Si je vous écris ce n’est pas pour vous soumettre l’ébauche d’un projet politique : on le sait depuis bien longtemps que ce n’est pas cette sorte de gens, ceux qui créent les partis, les dirigent et les perdent, qui sortiront le pays du gouffre. Ils sont souvent seuls, pauvres, sans défense et au final ils désespèrent et plongent comme les autres.  

Si je vous écris ce n’est pas pour vous incriminer ni pour vous juger, pour la simple raison que vous n’êtes pas encore président, et on ne juge en vrai que les faits. Et on vous laissera votre chance, entière, car nous sommes un peuple qui fait trop confiance. N’abusez pas trop !

A-t-on le droit, en tant que peuple, de rêver que vous puissiez avoir le courage de Ghandi, la sagesse de Confucius, ou la philosophie de Socrate ?  Sinon, juste un président qui se lève le matin pour aimer son peuple, le défendre et lui rendre sa liberté et son honneur : Est-ce trop vous demander ?

Un jour se lèvera et vous serez peut-être président. Alors on aimerait être un peu fou, car on dit bien qui vit sans folie n’est pas si sage, et rêvons. Mais nous ne voulons pas que cette folie soit la vôtre, à moins que ce soit celle qui réfléchit dans plusieurs directions, et alors là, vous serez une exception.

Avez-vous pensé quel genre de président vous serez ? Un Pion ? un Roi ? un Fou ? un Cavalier ? Et il y a tout ça dans notre échiquier. Vous pouvez être un président-pion, un président-roi, un président-fou ou un président-cavalier, et nous en avons eu tous ces genres.

Vous serez un président-pion et on vous déplacera d’une case ou deux au maximum, au bon vouloir des héritiers du vrai pouvoir, et vous serez contraint de couvrir leurs crimes, leurs fautes, le leurs vols…

Vous serez un président-roi et on vous inventera un frère, une famille, une religion, une filiation ancestrale et, quand on vous aura pressé comme un vieux citron, et après avoir cumulé des mandats sans pouvoir et sans conscience, on finira par vous présenter au monde entier sous forme d’une statue qu’on vient voir sous tous ses angles.

Vous serez un président fou et alors vous partez dans les cases qui vous conviennent.

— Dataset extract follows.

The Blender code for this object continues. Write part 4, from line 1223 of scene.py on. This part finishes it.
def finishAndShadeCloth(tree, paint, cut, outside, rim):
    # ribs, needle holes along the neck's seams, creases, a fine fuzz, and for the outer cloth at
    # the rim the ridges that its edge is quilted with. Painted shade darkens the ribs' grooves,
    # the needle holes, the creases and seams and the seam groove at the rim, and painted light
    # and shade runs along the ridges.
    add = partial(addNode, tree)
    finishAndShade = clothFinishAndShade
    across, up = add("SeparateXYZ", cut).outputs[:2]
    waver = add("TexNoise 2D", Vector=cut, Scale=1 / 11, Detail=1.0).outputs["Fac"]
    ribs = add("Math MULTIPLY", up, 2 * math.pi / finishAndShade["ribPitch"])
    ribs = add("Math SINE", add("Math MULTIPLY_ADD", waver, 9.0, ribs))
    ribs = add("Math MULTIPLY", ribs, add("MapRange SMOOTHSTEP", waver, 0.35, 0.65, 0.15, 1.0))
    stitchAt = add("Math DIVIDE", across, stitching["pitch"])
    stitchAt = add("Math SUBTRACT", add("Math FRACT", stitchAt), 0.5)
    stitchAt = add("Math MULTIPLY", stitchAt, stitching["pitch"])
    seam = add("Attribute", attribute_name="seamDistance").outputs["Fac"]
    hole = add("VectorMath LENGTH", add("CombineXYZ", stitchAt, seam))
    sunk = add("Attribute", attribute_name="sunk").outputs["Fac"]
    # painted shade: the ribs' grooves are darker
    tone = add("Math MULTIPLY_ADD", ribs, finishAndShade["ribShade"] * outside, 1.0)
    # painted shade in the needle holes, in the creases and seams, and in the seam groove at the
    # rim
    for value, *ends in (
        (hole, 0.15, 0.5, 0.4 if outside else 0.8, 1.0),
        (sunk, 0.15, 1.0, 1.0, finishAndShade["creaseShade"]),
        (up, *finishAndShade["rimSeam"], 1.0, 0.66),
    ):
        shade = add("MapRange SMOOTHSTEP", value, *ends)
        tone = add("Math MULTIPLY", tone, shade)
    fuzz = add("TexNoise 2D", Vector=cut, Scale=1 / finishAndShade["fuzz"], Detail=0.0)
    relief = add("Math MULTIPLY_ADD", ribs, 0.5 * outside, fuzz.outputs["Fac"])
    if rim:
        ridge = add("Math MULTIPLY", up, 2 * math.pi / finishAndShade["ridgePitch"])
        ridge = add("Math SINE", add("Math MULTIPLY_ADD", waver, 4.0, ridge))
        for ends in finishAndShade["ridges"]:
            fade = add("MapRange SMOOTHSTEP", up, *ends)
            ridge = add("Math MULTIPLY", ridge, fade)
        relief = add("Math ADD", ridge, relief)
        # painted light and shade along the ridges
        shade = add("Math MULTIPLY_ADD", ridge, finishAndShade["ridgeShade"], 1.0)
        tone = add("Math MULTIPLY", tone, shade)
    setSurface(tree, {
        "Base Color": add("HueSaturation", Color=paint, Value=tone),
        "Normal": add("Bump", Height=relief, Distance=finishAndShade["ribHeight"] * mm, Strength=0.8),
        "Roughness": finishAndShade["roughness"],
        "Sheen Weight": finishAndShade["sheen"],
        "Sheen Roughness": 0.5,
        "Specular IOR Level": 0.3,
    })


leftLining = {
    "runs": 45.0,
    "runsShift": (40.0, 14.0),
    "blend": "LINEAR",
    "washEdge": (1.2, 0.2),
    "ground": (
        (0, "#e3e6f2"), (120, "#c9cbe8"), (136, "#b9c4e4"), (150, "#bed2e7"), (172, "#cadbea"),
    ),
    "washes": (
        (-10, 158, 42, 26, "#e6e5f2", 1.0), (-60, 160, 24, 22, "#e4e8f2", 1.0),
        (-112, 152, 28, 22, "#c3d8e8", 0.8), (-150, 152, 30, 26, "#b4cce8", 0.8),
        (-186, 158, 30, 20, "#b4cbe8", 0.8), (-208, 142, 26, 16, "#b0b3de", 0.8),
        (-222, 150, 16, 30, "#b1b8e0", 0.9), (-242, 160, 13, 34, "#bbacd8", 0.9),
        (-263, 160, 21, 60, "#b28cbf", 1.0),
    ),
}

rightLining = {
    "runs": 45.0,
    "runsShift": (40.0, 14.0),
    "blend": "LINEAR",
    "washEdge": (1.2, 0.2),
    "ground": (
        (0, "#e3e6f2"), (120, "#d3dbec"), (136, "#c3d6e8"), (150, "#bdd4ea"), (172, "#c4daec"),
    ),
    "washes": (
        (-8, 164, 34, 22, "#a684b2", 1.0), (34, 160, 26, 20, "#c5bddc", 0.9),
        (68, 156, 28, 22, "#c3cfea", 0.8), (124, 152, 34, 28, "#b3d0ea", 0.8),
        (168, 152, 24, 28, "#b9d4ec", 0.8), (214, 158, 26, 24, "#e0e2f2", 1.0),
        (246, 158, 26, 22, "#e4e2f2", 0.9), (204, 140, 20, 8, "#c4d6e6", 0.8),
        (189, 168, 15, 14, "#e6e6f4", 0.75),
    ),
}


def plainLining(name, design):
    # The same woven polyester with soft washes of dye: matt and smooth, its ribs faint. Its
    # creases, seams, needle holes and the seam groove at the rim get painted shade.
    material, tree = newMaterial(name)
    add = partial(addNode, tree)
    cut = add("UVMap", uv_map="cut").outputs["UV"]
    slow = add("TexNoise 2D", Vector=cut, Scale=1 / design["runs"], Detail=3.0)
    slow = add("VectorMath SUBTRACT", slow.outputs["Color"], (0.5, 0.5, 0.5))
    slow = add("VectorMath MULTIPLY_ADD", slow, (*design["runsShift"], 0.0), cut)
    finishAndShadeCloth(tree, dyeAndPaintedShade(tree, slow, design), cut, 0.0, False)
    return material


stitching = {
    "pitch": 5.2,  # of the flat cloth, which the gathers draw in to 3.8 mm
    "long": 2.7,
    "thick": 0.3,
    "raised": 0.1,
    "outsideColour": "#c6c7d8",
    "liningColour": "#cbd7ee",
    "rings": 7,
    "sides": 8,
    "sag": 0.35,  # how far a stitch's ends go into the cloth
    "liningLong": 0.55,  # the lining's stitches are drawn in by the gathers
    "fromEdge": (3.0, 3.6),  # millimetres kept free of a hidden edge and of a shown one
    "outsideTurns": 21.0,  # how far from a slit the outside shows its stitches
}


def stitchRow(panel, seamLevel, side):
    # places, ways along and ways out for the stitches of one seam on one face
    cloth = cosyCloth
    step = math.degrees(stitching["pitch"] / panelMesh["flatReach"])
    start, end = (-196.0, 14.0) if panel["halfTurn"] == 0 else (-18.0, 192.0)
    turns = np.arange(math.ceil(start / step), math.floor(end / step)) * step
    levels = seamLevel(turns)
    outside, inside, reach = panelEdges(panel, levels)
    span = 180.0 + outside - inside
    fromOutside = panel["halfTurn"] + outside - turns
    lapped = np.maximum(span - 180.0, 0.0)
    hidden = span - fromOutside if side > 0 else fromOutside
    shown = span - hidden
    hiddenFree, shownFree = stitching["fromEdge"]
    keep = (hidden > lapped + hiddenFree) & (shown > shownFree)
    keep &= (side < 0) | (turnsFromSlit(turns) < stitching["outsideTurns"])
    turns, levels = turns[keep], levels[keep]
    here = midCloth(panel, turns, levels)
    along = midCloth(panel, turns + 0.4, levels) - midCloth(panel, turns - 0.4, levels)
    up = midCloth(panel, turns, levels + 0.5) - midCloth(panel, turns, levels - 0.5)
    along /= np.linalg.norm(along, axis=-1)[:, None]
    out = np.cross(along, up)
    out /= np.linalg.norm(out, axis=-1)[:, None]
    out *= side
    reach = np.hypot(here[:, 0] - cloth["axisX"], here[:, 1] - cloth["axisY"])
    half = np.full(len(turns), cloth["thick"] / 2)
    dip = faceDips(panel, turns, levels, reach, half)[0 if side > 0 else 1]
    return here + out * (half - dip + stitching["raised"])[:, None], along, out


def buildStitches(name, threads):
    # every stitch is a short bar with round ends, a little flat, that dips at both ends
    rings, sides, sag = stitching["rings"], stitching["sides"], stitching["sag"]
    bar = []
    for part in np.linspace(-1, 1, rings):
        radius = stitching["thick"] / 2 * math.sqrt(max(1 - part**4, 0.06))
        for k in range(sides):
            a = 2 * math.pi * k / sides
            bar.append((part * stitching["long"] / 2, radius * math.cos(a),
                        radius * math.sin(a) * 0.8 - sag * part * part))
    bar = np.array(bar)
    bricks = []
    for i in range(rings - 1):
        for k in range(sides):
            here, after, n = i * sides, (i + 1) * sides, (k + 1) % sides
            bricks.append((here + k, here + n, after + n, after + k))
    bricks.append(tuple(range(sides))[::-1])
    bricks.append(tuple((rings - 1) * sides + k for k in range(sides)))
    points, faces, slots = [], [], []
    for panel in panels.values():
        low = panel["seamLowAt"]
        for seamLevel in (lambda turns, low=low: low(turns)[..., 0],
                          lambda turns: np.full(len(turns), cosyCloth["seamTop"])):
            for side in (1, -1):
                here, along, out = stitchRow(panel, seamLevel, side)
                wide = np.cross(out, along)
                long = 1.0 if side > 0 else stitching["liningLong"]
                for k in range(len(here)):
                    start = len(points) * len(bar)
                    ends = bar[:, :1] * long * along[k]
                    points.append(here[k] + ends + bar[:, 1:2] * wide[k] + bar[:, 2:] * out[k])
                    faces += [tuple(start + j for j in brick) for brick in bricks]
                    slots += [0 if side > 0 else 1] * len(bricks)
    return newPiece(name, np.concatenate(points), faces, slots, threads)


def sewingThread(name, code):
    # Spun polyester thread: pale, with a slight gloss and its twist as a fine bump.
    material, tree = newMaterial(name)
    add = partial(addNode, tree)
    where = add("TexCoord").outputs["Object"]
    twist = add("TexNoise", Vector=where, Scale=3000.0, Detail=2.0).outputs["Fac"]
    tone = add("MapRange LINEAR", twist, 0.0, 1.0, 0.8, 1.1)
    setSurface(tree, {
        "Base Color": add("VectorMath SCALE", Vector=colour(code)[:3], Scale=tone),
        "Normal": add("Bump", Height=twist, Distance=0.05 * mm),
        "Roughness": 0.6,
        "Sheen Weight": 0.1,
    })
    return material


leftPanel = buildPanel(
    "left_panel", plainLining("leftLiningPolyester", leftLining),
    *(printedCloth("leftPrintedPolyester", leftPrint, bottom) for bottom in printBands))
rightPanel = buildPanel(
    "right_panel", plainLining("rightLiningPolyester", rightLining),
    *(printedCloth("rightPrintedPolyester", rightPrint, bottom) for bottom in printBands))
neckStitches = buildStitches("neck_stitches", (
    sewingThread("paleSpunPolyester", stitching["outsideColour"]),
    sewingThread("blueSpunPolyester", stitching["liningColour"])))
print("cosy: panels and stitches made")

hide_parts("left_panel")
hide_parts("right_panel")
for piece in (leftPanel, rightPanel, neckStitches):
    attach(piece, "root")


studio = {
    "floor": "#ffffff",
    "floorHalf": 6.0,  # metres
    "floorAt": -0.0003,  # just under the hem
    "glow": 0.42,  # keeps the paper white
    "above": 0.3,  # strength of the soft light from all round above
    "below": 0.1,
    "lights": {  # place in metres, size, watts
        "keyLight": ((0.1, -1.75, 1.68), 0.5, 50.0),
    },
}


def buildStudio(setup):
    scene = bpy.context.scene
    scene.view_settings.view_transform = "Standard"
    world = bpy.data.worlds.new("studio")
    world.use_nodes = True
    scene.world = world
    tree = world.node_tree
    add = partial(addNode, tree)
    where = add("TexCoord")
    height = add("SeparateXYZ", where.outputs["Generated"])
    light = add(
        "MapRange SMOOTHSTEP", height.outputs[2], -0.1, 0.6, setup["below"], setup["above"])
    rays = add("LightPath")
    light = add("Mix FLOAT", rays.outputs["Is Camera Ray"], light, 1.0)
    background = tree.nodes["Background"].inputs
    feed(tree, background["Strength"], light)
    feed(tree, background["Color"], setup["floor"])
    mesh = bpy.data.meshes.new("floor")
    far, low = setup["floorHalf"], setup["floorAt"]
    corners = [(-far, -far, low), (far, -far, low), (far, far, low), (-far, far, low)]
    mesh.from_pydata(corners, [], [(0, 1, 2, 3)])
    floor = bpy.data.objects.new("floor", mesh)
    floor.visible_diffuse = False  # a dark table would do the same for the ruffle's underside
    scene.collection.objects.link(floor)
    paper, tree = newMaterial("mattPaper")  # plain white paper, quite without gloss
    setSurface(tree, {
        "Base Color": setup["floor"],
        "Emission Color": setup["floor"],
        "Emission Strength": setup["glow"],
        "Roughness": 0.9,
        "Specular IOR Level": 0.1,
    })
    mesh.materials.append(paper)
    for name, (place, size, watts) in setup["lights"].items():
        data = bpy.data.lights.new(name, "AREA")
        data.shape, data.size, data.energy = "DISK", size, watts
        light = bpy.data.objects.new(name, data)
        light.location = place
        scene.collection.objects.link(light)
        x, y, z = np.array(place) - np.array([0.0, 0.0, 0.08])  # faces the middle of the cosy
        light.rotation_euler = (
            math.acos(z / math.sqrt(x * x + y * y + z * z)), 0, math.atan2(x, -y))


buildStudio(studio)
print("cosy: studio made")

Si vous êtes un fou blanc, vous tuerez les noirs qui se mettent sur votre route, et si vous êtes un fou noir vous tuerez tous les blancs.

Mais si vous êtes enfin un président-cavalier, vous vous rendrez compte qu’il y a autour de vous d’anciens pions, des rois déchus, des fous lâchés dans la nature, des voleurs connus, des assassins libérés sur parole, des criminels non jugés et des grappes de fous du roi qui se baladent dans le palais avec ou sans uniforme. Vous voudriez alors faire vite car le temps presse. Vous tentez de corriger les pions, d’écarter les rois, d’enfermer les fous, de prendre les voleurs en flagrant délit, de juger les assassins et tous les criminels, et vous mettez hors du palais tous les fous du roi avant d’aller vous installer dans la maison du président. Vous vous adressez au peuple pour l’unir autour de vous, pour qu’il vous donne sa pleine voix pour ne plus tenter mais pour réussir. Mais ce qui va vous faire défaut, Monsieur le futur président, et cela vous le savez aussi, c’est votre garde rapprochée.

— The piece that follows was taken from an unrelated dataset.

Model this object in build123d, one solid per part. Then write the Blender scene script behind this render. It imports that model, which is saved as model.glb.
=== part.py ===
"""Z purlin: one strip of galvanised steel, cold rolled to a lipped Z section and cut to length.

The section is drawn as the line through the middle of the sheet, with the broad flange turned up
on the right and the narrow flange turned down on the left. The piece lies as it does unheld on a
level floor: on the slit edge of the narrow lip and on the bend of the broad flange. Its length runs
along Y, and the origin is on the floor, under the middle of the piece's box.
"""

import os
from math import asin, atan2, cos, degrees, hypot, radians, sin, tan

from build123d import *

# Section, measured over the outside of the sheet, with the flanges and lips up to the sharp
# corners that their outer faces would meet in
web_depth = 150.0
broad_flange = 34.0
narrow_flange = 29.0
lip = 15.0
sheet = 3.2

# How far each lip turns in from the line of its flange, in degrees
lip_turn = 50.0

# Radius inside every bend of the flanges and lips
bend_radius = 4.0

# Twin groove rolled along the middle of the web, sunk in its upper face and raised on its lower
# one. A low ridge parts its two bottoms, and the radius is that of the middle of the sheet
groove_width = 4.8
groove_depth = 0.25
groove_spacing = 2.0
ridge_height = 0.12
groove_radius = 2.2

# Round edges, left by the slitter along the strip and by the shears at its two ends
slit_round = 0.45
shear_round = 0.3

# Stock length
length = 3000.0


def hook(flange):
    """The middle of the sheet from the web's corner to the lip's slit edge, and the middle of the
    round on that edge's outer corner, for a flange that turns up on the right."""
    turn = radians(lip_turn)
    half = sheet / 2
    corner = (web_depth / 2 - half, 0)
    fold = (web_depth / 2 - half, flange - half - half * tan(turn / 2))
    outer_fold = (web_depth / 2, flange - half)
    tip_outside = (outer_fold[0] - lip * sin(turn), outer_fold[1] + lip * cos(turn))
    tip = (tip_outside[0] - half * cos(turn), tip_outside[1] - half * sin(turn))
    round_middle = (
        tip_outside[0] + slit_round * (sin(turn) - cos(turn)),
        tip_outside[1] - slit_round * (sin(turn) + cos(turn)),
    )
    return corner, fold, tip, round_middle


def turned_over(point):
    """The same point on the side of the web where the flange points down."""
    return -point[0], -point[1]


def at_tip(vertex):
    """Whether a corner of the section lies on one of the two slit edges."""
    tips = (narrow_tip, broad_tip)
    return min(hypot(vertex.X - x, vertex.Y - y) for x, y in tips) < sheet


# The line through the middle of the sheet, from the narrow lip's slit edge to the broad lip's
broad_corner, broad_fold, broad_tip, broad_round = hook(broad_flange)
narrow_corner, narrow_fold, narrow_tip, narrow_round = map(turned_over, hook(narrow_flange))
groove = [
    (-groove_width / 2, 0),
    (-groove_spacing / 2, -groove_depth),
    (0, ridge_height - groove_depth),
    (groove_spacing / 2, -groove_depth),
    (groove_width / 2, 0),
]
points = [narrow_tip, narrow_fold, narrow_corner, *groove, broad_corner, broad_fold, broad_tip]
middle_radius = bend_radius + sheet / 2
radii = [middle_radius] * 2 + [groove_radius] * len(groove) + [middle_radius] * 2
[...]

Alors si je vous écris justement, c’est seulement pour savoir, lequel de ces présidents vous serez. Un Pion ? Un Fou ? un Roi ou un Cavalier ?

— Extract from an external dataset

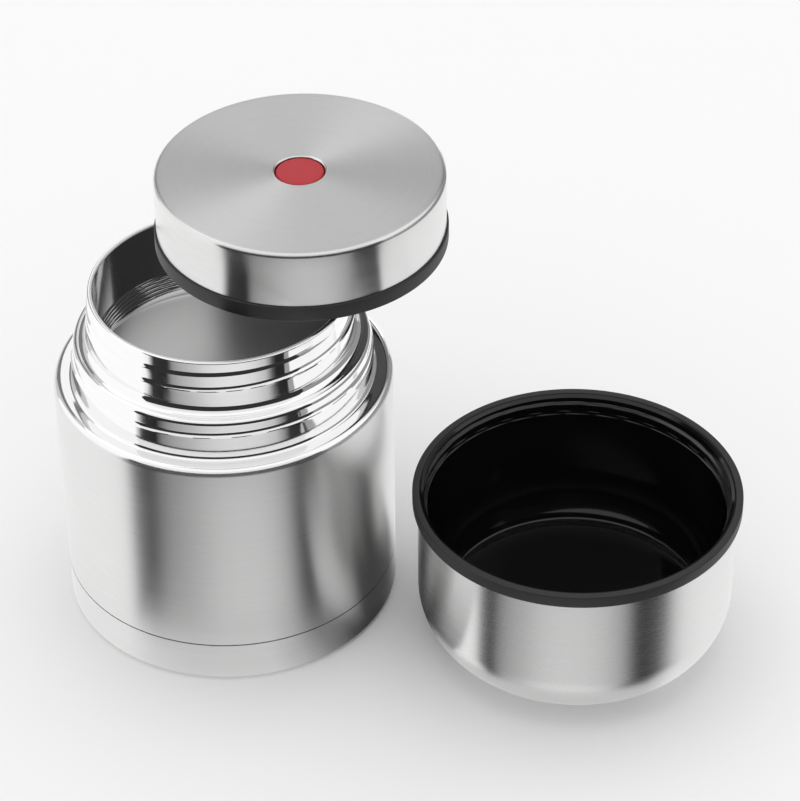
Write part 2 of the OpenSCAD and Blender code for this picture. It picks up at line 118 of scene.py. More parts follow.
def lathe(name, points, place=(0, 0, 0), columns=352, form=None):
    """Turn an outline of (radius r, height z) points, in millimetres, round an upright axis.

    Point (i, j) is place + (r_i cos a_j, r_i sin a_j, z_i), with a_j = 2 pi j / columns.
    form(r, z, a) may change r and z first. An outline that begins and ends on the axis gets
    one point there and a fan of triangles, out to one of the radii above. Any other is closed
    from its last point to its first. It runs outwards along the bottom, up the outside and
    inwards along the top, so that faces point out. Edges over SHARP degrees stay sharp.
    """
    solid = points[0][0] < 1e-9 and points[-1][0] < 1e-9
    rows = points[1:-1] if solid else points
    a = np.arange(columns) * 2 * np.pi / columns
    r, z, a = np.broadcast_arrays(rows[:, :1], rows[:, 1:], a[None, :])
    if form:
        r, z = form(r, z, a)
    xyz = np.stack([r * np.cos(a), r * np.sin(a), z], -1).reshape(-1, 3)
    n = len(rows)
    i, j = np.meshgrid(np.arange(n - 1 if solid else n), np.arange(columns), indexing="ij")
    low, high, j2 = i * columns, (i + 1) % n * columns, (j + 1) % columns
    quads = np.stack([low + j, low + j2, high + j2, high + j], -1)
    faces = quads.reshape(-1, 4).tolist()
    if solid:
        k, k2 = np.arange(columns), (np.arange(columns) + 1) % columns
        foot, tip, top = len(xyz), len(xyz) + 1, (n - 1) * columns
        xyz = np.concatenate([xyz, [[0, 0, points[0][1]], [0, 0, points[-1][1]]]])
        faces += np.stack([np.full(columns, foot), k2, k], 1).tolist()
        faces += np.stack([top + k, top + k2, np.full(columns, tip)], 1).tolist()
    mesh = bpy.data.meshes.new(name)
    mesh.from_pydata(((xyz + np.array(place)) * MM).tolist(), [], faces)
    mesh.polygons.foreach_set("use_smooth", np.ones(len(faces), bool))
    mesh.set_sharp_from_angle(angle=math.radians(SHARP))
    piece = bpy.data.objects.new(name, mesh)
    bpy.context.scene.collection.objects.link(piece)
    print(f"{name}: {n} rows by {columns} columns, {2 * len(faces)} triangles at most")
    return piece


# %% [markdown]
# ## Screw threads
# A rolled thread is a ridge that climbs round the wall and fades in and out at its ends. It
# could be a separate coil laid on the wall, but steel that was rolled has no seam there. So
# the ridge is a height, worked out at each point of the wall, and added to it. The two outer
# threads of the jar look different: their crests and the wall below them run together, so
# that the eye meets a staircase. These are steps that wind down the wall and stay out.

# %% The height of a ridge, and of a staircase
FACE, FACE_MORE = 1.1, 0.15
LEAN, LEAN_MORE = 1.5, 0.7
LARGE_FROM, LARGE_OVER = 0.36, 0.3
CONE, CONE_H = 0.08, 1.1


def smooth(x):
    """Ramp that eases in and out: 0 below 0, 1 above 1, and 3x^2 - 2x^3 between."""
    x = np.clip(x, 0, 1)
    return x * x * (3 - 2 * x)


def windings(a, bearing, turns):
    """For each pass, how many turns lie between the bearing and angle a, wound back."""
    first = ((math.radians(bearing) - a) / (2 * np.pi)) % 1
    return [first + k for k in range(math.ceil(turns))]


def ridge(z, a, top, bearing, pitch, turns, width, flank=0.5, fade=0.125):
    """Share, from 0 to 1, of a right-handed ridge's height at height z and angle a.

    The ridge's middle is at height top on its bearing and falls by pitch in each turn that
    it winds back, so after w turns it is at top - pitch w. The share is a smooth ramp of
    the distance from z to that middle, times a smooth ramp of w towards both ends. Where
    several passes meet, the largest share counts.
    """
    share = np.zeros(z.shape)
    for wound in windings(a, bearing, turns):
        side = smooth((width / 2 - np.abs(z - top + pitch * wound)) / flank)
        ends = smooth(wound / fade) * smooth((turns - wound) / fade)
        share = np.maximum(share, side * ends)
    return share


def steps(z, a, top, bearing, pitch, rise):
    """How far, in millimetres, a wall stands out below a step that winds down it.

    After w turns from its bearing the step starts at height top - pitch w, and its size
    is rise times a smooth ramp of w over the first turn and of 2 - w over the second, so
    the two passes at any angle add up to rise. From its start the wall leans out by a power
    of the distance below. A small step has a face FACE high and the power LEAN. A large one
    has more of both, so it is shallow, then steep, and it goes on as a faint cone.
    """
    out = np.zeros(z.shape)
    for wound in windings(a, bearing, 2):
        tall = rise * smooth(1 - np.abs(wound - 1))
        large = smooth((tall - LARGE_FROM) / LARGE_OVER)
        face = FACE + FACE_MORE * large
        below = top - pitch * wound - z
        lean = np.clip(below / face, 0, 1) ** (LEAN + LEAN_MORE * large)
        out = out + tall * lean + CONE * large * np.clip((below - face) / CONE_H, 0, 1)
    return out


# %% [markdown]
# ## One way to write shader maths
# A finish is a tree of nodes. Wiring dozens of Math nodes by hand hides the formula, so a
# small class wraps a socket and lets Python's operators add the nodes. Everything else
# comes from one method that takes a node's type, its settings and its sockets.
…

Et maintenant, c’est à vous de jouer. Résistez ! Refusez ! Tant qu’il est encore temps. Lisez ma lettre et réfléchissez. Et si vous vous décidez malgré tout d’être président, ne la lisez pas, car cette lettre « optessimiste » n’aurait servi à rien…

A. H.

Ahcène Hédir est l’auteur du roman Le Secret, publié aux éditions 5 sens à Genève.

* Ce mot fallacieux fut inventé par un homme pessimiste qui se voulait être optimiste.